▶ [DATASET EXCERPT]
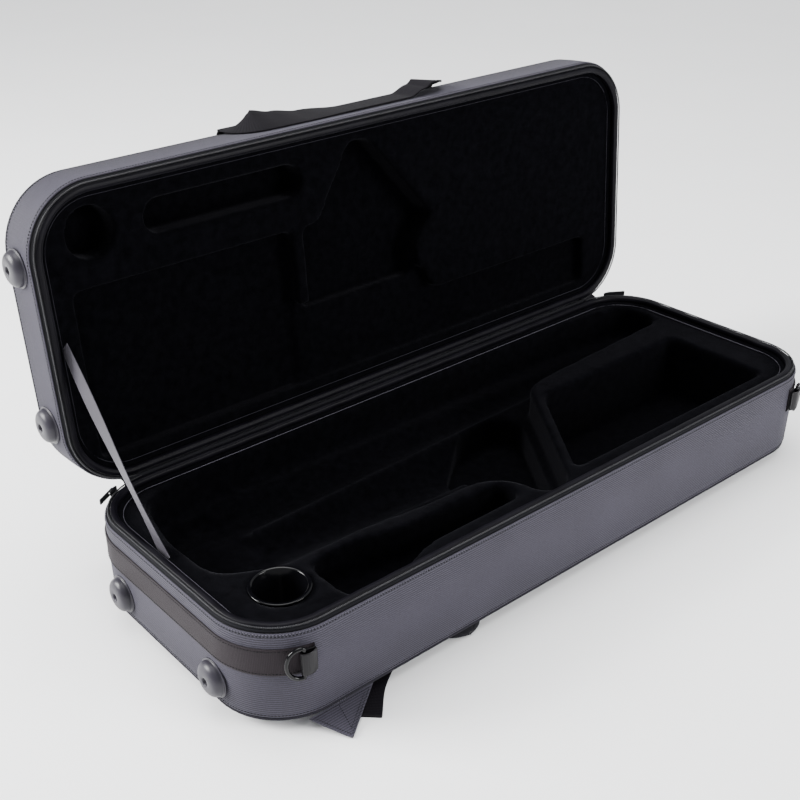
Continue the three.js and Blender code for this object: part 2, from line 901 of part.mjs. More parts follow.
// The cloth hinge, arched between the top edge of the back wall and the edge of the open lid.
function hingeTape() {
  const middle = halfWidth - skinThickness / 2;
  const [fromY, fromZ] = [middle, baseHeight + fitGap];
  const [edgeY, edgeZ] = opened(middle, lidEdgeHeight);
  const run = edgeY - fitGap - fromY;
  const archShares = [
    [0, 0],
    [0.06, 0.7],
    [0.38, 1],
    [0.76, 0.68],
  ];
  const line = archShares.map(([along, up]) => [fromY + along * run, fromZ + up * hingeTapeArch]);
  line.push([edgeY - fitGap, edgeZ]);
  const side = (sign) =>
    line.map(([y, z], i) => {
      const before = line[Math.max(i - 1, 0)];
      const after = line[Math.min(i + 1, line.length - 1)];
      const normal = new THREE.Vector2(before[1] - after[1], after[0] - before[0]);
      normal.setLength((sign * hingeTapeThickness) / 2);
      return [y + normal.x, z + normal.y];
    });
  return alongX([...side(1), ...side(-1).reverse()], -cornerX, cornerX);
}

// A sewn anchor on the lid's outer face: it bends over the edge and stops at the handle's rolled eye.
function handleAnchor() {
  const bend = handleEye / 2 + fitGap;
  const reach = bend * Math.SQRT1_2;
  const half = (anchorThickness / 2) * Math.SQRT1_2;
  const [tipY, tipZ] = [-handleAxisOut + reach, -handleAxisDrop + reach];
  const profile = [
    [anchorLength, fitGap],
    [-fitGap, fitGap],
    [tipY + half, tipZ - half],
    [tipY - half, tipZ + half],
    [tipY + half, fitGap + anchorThickness],
    [anchorLength, fitGap + anchorThickness],
  ];
  return alongX(profile, -handleWidth / 2, handleWidth / 2);
}

// The webbing handle, drawn about its hinge line: a quarter turn, a run along the wall, a quarter turn back.
// Two tables follow it from its left eye: how far it rises off the wall, and how far it leans out.
// At the left one edge lies on the wall and the other leans out, then it lies flat, then it arches.
const riseShares = [
  [0, 0],
  [0.05, 0.3],
  [0.1, 0.42],
  [0.2, 0.24],
  [0.32, 0.06],
  [0.52, -0.09],
  [0.78, -0.09],
  [0.86, 0.35],
  [0.9, 0.68],
  [0.955, 0.4],
  [1, 0],
];
const leanShares = [
  [0, 0],
  [0.05, 0.8],
  [0.1, 1],
  [0.2, 0.64],
  [0.32, 0.34],
  [0.52, 0],
  [1, 0],
];
function shareAt(table, place) {
  const next = Math.max(table.findIndex(([share]) => share >= place), 1);
  const [[fromShare, from], [toShare, to]] = [table[next - 1], table[next]];
  return THREE.MathUtils.lerp(from, to, THREE.MathUtils.smoothstep(place, fromShare, toShare));
}

function handleStrap() {
  const run = handleReach - handleTurn;
  const turnLength = (handleTurn * Math.PI) / 2;
  const total = 2 * (turnLength + run);
  const plan = [];
  for (let i = 0; i < handleTurnSteps; i++) {
    const share = i / handleTurnSteps;
    const angle = (share * Math.PI) / 2;
    const [out, down] = [Math.cos(angle), Math.sin(angle)];
    const length = share * turnLength;
    plan.push({ x: -run - handleTurn * out, drop: handleTurn * down, acrossX: -out, down, length });
  }
  for (let i = 0; i < handleRunSteps; i++) {
    const along = (2 * run * i) / handleRunSteps;
    plan.push({ x: along - run, drop: handleTurn, acrossX: 0, down: 1, length: turnLength + along });
  }
  for (let i = 0; i <= handleTurnSteps; i++) {
    const share = i / handleTurnSteps;
    const angle = (share * Math.PI) / 2;
    const [out, down] = [Math.sin(angle), Math.cos(angle)];
    const length = turnLength + 2 * run + share * turnLength;
    plan.push({ x: run + handleTurn * out, drop: handleTurn * down, acrossX: out, down, length });
  }
  const stations = plan.map(({ x, drop, acrossX, down, length }) => {
    const place = Math.min(length / total, 1);
    const lean = THREE.MathUtils.degToRad(shareAt(leanShares, place) * handleLean);
    return {
      middle: at(x, -shareAt(riseShares, place) * handleBulge, -drop),
      across: at(acrossX, Math.sin(lean), -down * Math.cos(lean)).setLength(handleWidth / 2),
    };
  });
  const eyes = [-handleReach, handleReach].map((x) =>
    new THREE.CylinderGeometry(handleEye / 2, handleEye / 2, handleWidth, cordSides * 2)
      .rotateZ(Math.PI / 2)
      .translate(x, 0, 0),
  );
  return join([strap(stations, handleThickness), ...eyes]);
}

// What the base and the lid have in common. The zip starts at the first corner past the hinge side.
function addHalf(parent, prefix, height, firstCorner, insert) {
  add(parent, prefix + "_cover", coverSkin(height), nylon);
  add(parent, prefix + "_shell", trayShell(height), board);
  add(parent, prefix + "_piping", seamPiping(), binding);
  add(parent, prefix + "_lip", rimLip(height), vinyl);
  add(parent, prefix + "_zip_tape", zipTape(height, firstCorner), zipCloth);
  add(parent, prefix + "_zip_coil", zipCoil(height, firstCorner), zipNylon);
  add(parent, prefix + "_insert", insert, plush);
}

const tenorSaxophoneCase = new THREE.Group();
tenorSaxophoneCase.name = "tenor_saxophone_case";
tenorSaxophoneCase.position.set(0, -openCentreY, footHeight);
const [toLeft, toBack, toFront, toFloor] = [at(-1, 0, 0), at(0, 1, 0), at(0, -1, 0), at(0, 0, -1)];
const sides = [
  { name: "left", mirrored: false },
  { name: "right", mirrored: true },
];

// Base
const base = new THREE.Group();
tenorSaxophoneCase.add(base);
addHalf(base, "base", baseHeight, 0, baseInsert());
const cup = add(base, "mouthpiece_cup", cupShell(), glossPlastic);
cup.position.set(cupPlaceShares[0] * halfLength, cupPlaceShares[1] * halfWidth, baseHeight - insertDrop);
addFeet(base, toLeft, [
  ["base_end_foot_front", -halfLength, -endFootSpread, endFootRise],
  ["base_end_foot_back", -halfLength, endFootSpread, endFootRise],
]);
addFeet(base, toBack, [
  ["base_spine_foot_left", -spineFootX, halfWidth, endFootRise],
  ["base_spine_foot_right", spineFootX, halfWidth, endFootRise],
]);
addFeet(base, toFloor, [
  ["base_bottom_foot_front_left", -bottomFootX, -bottomFootY, 0],
  ["base_bottom_foot_back_left", -bottomFootX, bottomFootY, 0],
  ["base_bottom_foot_front_right", bottomFootX, -bottomFootY, 0],
  ["base_bottom_foot_back_right", bottomFootX, bottomFootY, 0],
]);

// Bands, rings and sliders come in a left and a right version
const bandMiddle = baseHeight - bandDrop - bandWidth / 2;
const ringPlace = { degrees: ringDegrees - 180, cornerY: -cornerY, out: ringOut, z: bandMiddle };
const sliderOut = sliderProud - sliderPlate;
const sliderLevel = baseHeight + zipZone - sliderDrop;
const sliderPlace = { degrees: 90 + sliderDegrees, cornerY, out: sliderOut, z: sliderLevel };
const pullPlace = { ...sliderPlace, out: sliderOut + pullRise };
for (const side of sides) {
  add(base, "end_band_" + side.name, side.mirrored ? mirrorX(endBand()) : endBand(), bandCloth);
  atCorner(base, "ring_tab", side, ringTab(), webbing, ringPlace);
  atCorner(base, "d_ring", side, dRing(), glossPlastic, ringPlace);
  atCorner(base, "zip_slider", side, zipSlider(), sliderMetal, sliderPlace);
  atCorner(base, "zip_pull", side, zipPull(), sliderMetal, pullPlace);
}

// Wings, webbing and padded straps under the base, front and back
for (const [name, front] of [
  ["front", 1],
  ["back", -1],
]) {
  add(base, "strap_wing_" + name, strapWing(front), nylon);
  add(base, "strap_webbing_" + name, wingWebbing(front), webbing);
  add(base, "shoulder_strap_" + name, paddedStrap(front), padCloth);
}
const patch = prism(rectangle(patchLength, patchWidth, pocketCorner), -fitGap - patchThickness, -fitGap);
add(base, "strap_patch", patch, nylon).position.x = patchX;

// Cloth between the halves
add(tenorSaxophoneCase, "hinge_tape", hingeTape(), nylon);
add(tenorSaxophoneCase, "stay_ribbon", stayRibbon(), ribbonCloth);

// Lid: its hinge line carries it shut, and inside that it is turned over from its own flat side
const lid = new THREE.Group();
lid.position.set(0, hingeY, hingeZ);
lid.rotation.x = -openTurn;
tenorSaxophoneCase.add(lid);
const shutLid = new THREE.Group();
shutLid.position.set(0, -hingeY, closedHeight - hingeZ);
lid.add(shutLid);
const lidTurned = new THREE.Group();
lidTurned.rotation.x = Math.PI;
shutLid.add(lidTurned);
addHalf(lidTurned, "lid", lidHeight, 2, lidInsert());
addFeet(lidTurned, toLeft, [
  ["lid_end_foot_front", -halfLength, endFootSpread, lidHeight / 2],
  ["lid_end_foot_back", -halfLength, -endFootSpread, lidHeight / 2],
]);
addFeet(lidTurned, toFront, [
  ["lid_spine_foot_left", -spineFootX, -halfWidth, lidHeight / 2],
  ["lid_spine_foot_right", spineFootX, -halfWidth, lidHeight / 2],
]);
for (const side of sides) {
  const anchor = add(shutLid, "lid_handle_anchor_" + side.name, handleAnchor(), webbing);
  anchor.position.set(handleMiddle + (side.mirrored ? handleReach : -handleReach), -halfWidth, 0);
}
const handle = add(shutLid, "lid_handle_strap", handleStrap(), webbing);
handle.position.set(handleMiddle, -halfWidth - handleAxisOut, -handleAxisDrop);

export default tenorSaxophoneCase;
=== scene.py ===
# %% [markdown]
# A zipped tenor saxophone case lies open on a pale floor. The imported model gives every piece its
# place and size. This script dresses it: cloth with real ribs, stitches, zip teeth, plush and moulded
# plastic, each one worked out as a surface from a formula.

# %% Load the frame
import json
import math

import bmesh
import bpy
import numpy as np
from mathutils import Matrix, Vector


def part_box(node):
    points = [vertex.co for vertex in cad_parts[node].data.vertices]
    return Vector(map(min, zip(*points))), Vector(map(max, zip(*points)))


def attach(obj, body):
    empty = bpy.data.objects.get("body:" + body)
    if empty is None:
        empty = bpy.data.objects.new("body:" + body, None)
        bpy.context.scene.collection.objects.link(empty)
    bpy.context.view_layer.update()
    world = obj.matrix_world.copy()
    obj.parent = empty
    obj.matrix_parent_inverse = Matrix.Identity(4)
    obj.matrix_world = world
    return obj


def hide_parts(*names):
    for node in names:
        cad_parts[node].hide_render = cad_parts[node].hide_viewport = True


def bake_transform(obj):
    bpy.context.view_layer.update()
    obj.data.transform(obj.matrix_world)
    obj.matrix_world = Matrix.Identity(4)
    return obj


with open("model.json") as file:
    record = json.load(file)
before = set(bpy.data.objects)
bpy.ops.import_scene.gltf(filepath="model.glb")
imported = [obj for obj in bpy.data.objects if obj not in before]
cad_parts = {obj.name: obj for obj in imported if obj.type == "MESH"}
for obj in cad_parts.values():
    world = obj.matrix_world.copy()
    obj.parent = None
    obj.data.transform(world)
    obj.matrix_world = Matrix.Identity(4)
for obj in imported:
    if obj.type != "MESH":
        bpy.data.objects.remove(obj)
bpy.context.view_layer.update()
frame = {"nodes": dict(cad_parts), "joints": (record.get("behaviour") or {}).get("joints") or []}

# %% [markdown]
# Everything follows from a few sizes of the real case. The frame gives the length, the width, the
# height of the base and the hinge line, and the rest are sizes of the cloth, the rim and the zip.
# All the formulas start from the middle of the base's flat underside. Home is where that spot lies
# in the frame, whose origin is on the floor under the middle of the open case.

# %% Driving sizes
MM = 0.001
home = np.array([0, -28, 12]) * MM
half_length, half_width, base_height = (float(number) for number in np.array(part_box("base_cover")[1]) - home)
corner_radius = 75 * MM
core_x = half_length - corner_radius
core_y = half_width - corner_radius
lid_height = 58 * MM
zip_zone = 5.8 * MM
closed_height = base_height + 2 * zip_zone + lid_height
hinge = next(joint for joint in frame["joints"] if joint["name"] == "lid_hinge")
hinge_y, hinge_z = (np.array(hinge["pos_m"]) - home)[1:]
open_turn = math.radians(hinge["range_deg"][1])
fit_gap = 0.3 * MM
cloth = 1.6 * MM
seam_notch = 5.4 * MM
rib_pitch = 2.6 * MM
rib_depth = 0.32 * MM
print("Shut, the case is", round(closed_height / MM, 1), "mm thick")

# %% [markdown]
# The plan of the case is a rectangle with round corners. Walking round it, a point is a spot on a
# smaller core rectangle plus a radius that turns only at the corners. Three calls of interp give
# the spot and the turn for any distance walked, so every band, cord and seam can share them.

# %% Walk round the plan
quarter = corner_radius * math.pi / 2
legs = np.array([core_x, quarter, 2 * core_y, quarter, 2 * core_x, quarter, 2 * core_y, quarter, core_x])
stops = np.concatenate([[0.0], np.cumsum(legs)])
whole_way = stops[-1]
spot_x = core_x * np.array([0, -1, -1, -1, -1, 1, 1, 1, 1, 0])
spot_y = core_y * np.array([1, 1, 1, -1, -1, -1, -1, 1, 1, 1])
facing = np.pi / 2 * np.array([1, 1, 2, 2, 3, 3, 4, 4, 5, 5])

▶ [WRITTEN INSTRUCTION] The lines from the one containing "anchor.position.set(handleMiddle + (side.mirrored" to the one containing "from mathutils import Matrix, Vector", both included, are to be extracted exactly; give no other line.

▶ [EXERCISE SOLUTION]
  anchor.position.set(handleMiddle + (side.mirrored ? handleReach : -handleReach), -halfWidth, 0);
}
const handle = add(shutLid, "lid_handle_strap", handleStrap(), webbing);
handle.position.set(handleMiddle, -halfWidth - handleAxisOut, -handleAxisDrop);

export default tenorSaxophoneCase;
=== scene.py ===
# %% [markdown]
# A zipped tenor saxophone case lies open on a pale floor. The imported model gives every piece its
# place and size. This script dresses it: cloth with real ribs, stitches, zip teeth, plush and moulded
# plastic, each one worked out as a surface from a formula.

# %% Load the frame
import json
import math

import bmesh
import bpy
import numpy as np
from mathutils import Matrix, Vector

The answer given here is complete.